The AW4416 was reviewed in the March 2000 issue of EQ magazine. Also, there are some excellent materials available on Yamaha's web site, including a full-color printable PDF which makes a nice brochure detailing all of the features of the deck.
This one looks like it bears some further looking. My friend has
an AKAI DPS 12 which has great sound quality but not a lot of features or storage.
By the way, I have Cakewalk pro 9 and cool edit pro on my PC and find them to be a huge hassle, which is why I'm investigating the all-in-one digital multitrackers.

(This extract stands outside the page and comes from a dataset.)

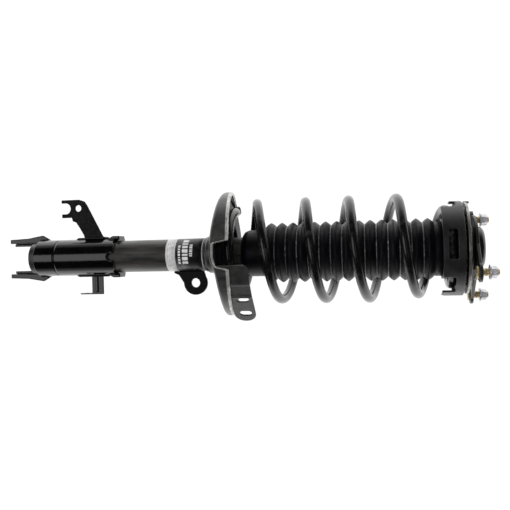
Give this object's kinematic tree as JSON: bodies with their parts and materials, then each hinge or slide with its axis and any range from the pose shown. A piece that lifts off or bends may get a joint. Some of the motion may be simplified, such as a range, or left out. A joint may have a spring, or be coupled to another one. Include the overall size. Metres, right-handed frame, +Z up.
{
  "type": "suspension strut",
  "caption": "Front suspension strut with coil spring, bellows dust boot, clamp-ear wheel bracket and a studded top mount on a bearing.",
  "frame": {"origin": "centre of the lower knuckle bolt hole, midway between the bracket's two ears", "axes": "+Z up the strut's axis towards the top mount, +X along the knuckle bolts towards the stabiliser link eye, +Y from the strut's axis towards the knuckle"},
  "size_m": [0.188, 0.1807, 0.727],
  "materials": {
    "gloss_black": "gloss black electrocoat",
    "tube_black": "dull black paint, slightly weathered",
    "seat_black": "semi-gloss black on pressed sheet",
    "mount_black": "satin black electrocoat",
    "cap_black": "satin black cap",
    "spring_coat": "semi-gloss black powder coat",
    "boot_rubber": "matt black rubber",
    "cup_plastic": "matt black moulded plastic",
    "bump_foam": "cream microcellular foam",
    "label_foil": "printed foil, white and black bands",
    "bright_steel": "machined steel",
    "chrome_rod": "ground and chromed",
    "plate_zinc": "bright zinc plate",
    "stud_gold": "yellow zinc plate",
    "nut_zinc": "clear zinc plate"
  },
  "bodies": {
    "strut_body": {"knuckle_bracket": "gloss_black", "bracket_liner": "gloss_black", "strut_tube": "tube_black", "tube_base_cap": "gloss_black", "base_valve": "bright_steel", "inner_cylinder": "bright_steel", "rod_guide": "bright_steel", "rod_seal": "boot_rubber", "strike_cap": "bright_steel", "hose_bracket": "gloss_black", "sensor_bracket": "gloss_black", "link_bracket": "gloss_black", "label_band": "label_foil", "seat_collar": "gloss_black", "lower_spring_seat": "seat_black", "spring_guard": "seat_black", "lower_isolator": "boot_rubber", "coil_spring": "spring_coat", "boot_cuff": "boot_rubber", "dust_boot": "boot_rubber"},
    "upper_seat": {"upper_spring_seat": "cup_plastic", "upper_isolator": "boot_rubber", "bearing_lower_race": "cup_plastic", "bearing_balls": "bright_steel"},
    "top_mount": {"piston_rod": "chrome_rod", "piston": "bright_steel", "piston_band": "cup_plastic", "piston_nut": "bright_steel", "rebound_stop": "cup_plastic", "bump_stop": "bump_foam", "bump_stop_cup": "bright_steel", "bearing_upper_race": "cup_plastic", "mount_lower_plate": "plate_zinc", "mount_plate": "mount_black", "mount_rubber": "boot_rubber", "mount_sleeve": "bright_steel", "mount_studs": "stud_gold", "stud_nuts": "nut_zinc", "rod_washer": "nut_zinc", "rod_nut": "nut_zinc", "dust_cap": "cap_black"}
  },
  "joints": [
    {"name": "compression", "type": "slide", "parent": "strut_body", "child": "upper_seat", "axis": [0, 0, -1], "range_m": [0, 0.175], "stiffness_N_per_m": 24000, "springref_m": -0.0025, "deforming": ["coil_spring", "dust_boot"]},
    {"name": "steer_swivel", "type": "hinge", "parent": "upper_seat", "child": "top_mount", "pos_m": [0, -0.046, 0.658], "axis": [0, 0, 1], "continuous": true}
  ]
}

Unless you have a lot of time to learn (and a PC which is at least in the upper middle in terms of performance) I would not go the PC route. I think you would want a PC that is at least a Pentium III/600 with 128MB RAM and a huge, fast hard drive if you want to go the PC route. The PC would also be good if you are using a lot of sequencers and sampling. For guitar-based pop/rock stuff, IMHO, the digital multitracker is the tool of choice.
You might consider using cool edit pro on the PC as a wave editor and/or mastering software. And, if you want to give your final mixes any kind of wierd or special eq or treatment, cool edit has some neato algorithms. I also use it to clean up wave files generated from mp3's that I download, 'cause sometimes they don't come through clean for whatever reason.